The data must be returned in full and exactly as given.

[Source material]
________

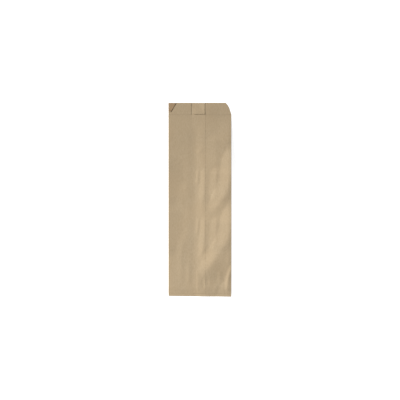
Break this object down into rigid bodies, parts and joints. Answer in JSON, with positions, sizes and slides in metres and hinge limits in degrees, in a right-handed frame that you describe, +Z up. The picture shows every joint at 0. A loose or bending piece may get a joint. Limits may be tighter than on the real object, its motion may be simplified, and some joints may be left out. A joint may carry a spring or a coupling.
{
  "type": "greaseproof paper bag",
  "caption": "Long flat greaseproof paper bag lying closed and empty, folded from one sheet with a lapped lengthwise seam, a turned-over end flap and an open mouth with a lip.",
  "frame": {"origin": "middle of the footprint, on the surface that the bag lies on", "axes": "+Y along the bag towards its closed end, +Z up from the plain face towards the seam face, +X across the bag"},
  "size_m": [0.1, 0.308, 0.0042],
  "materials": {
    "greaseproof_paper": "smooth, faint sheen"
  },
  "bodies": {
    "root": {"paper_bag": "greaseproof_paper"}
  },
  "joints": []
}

________

[Answer to the problem]
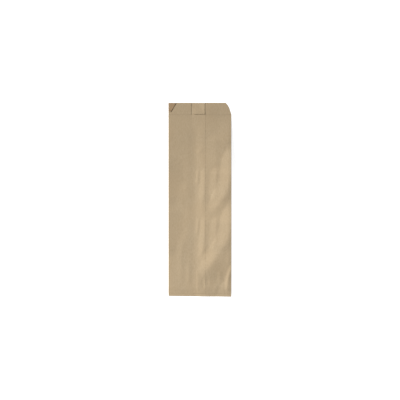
Break this object down into rigid bodies, parts and joints. Answer in JSON, with positions, sizes and slides in metres and hinge limits in degrees, in a right-handed frame that you describe, +Z up. The picture shows every joint at 0. A loose or bending piece may get a joint. Limits may be tighter than on the real object, its motion may be simplified, and some joints may be left out. A joint may carry a spring or a coupling.
{
  "type": "greaseproof paper bag",
  "caption": "Long flat greaseproof paper bag lying closed and empty, folded from one sheet with a lapped lengthwise seam, a turned-over end flap and an open mouth with a lip.",
  "frame": {"origin": "middle of the footprint, on the surface that the bag lies on", "axes": "+Y along the bag towards its closed end, +Z up from the plain face towards the seam face, +X across the bag"},
  "size_m": [0.1, 0.308, 0.0042],
  "materials": {
    "greaseproof_paper": "smooth, faint sheen"
  },
  "bodies": {
    "root": {"paper_bag": "greaseproof_paper"}
  },
  "joints": []
}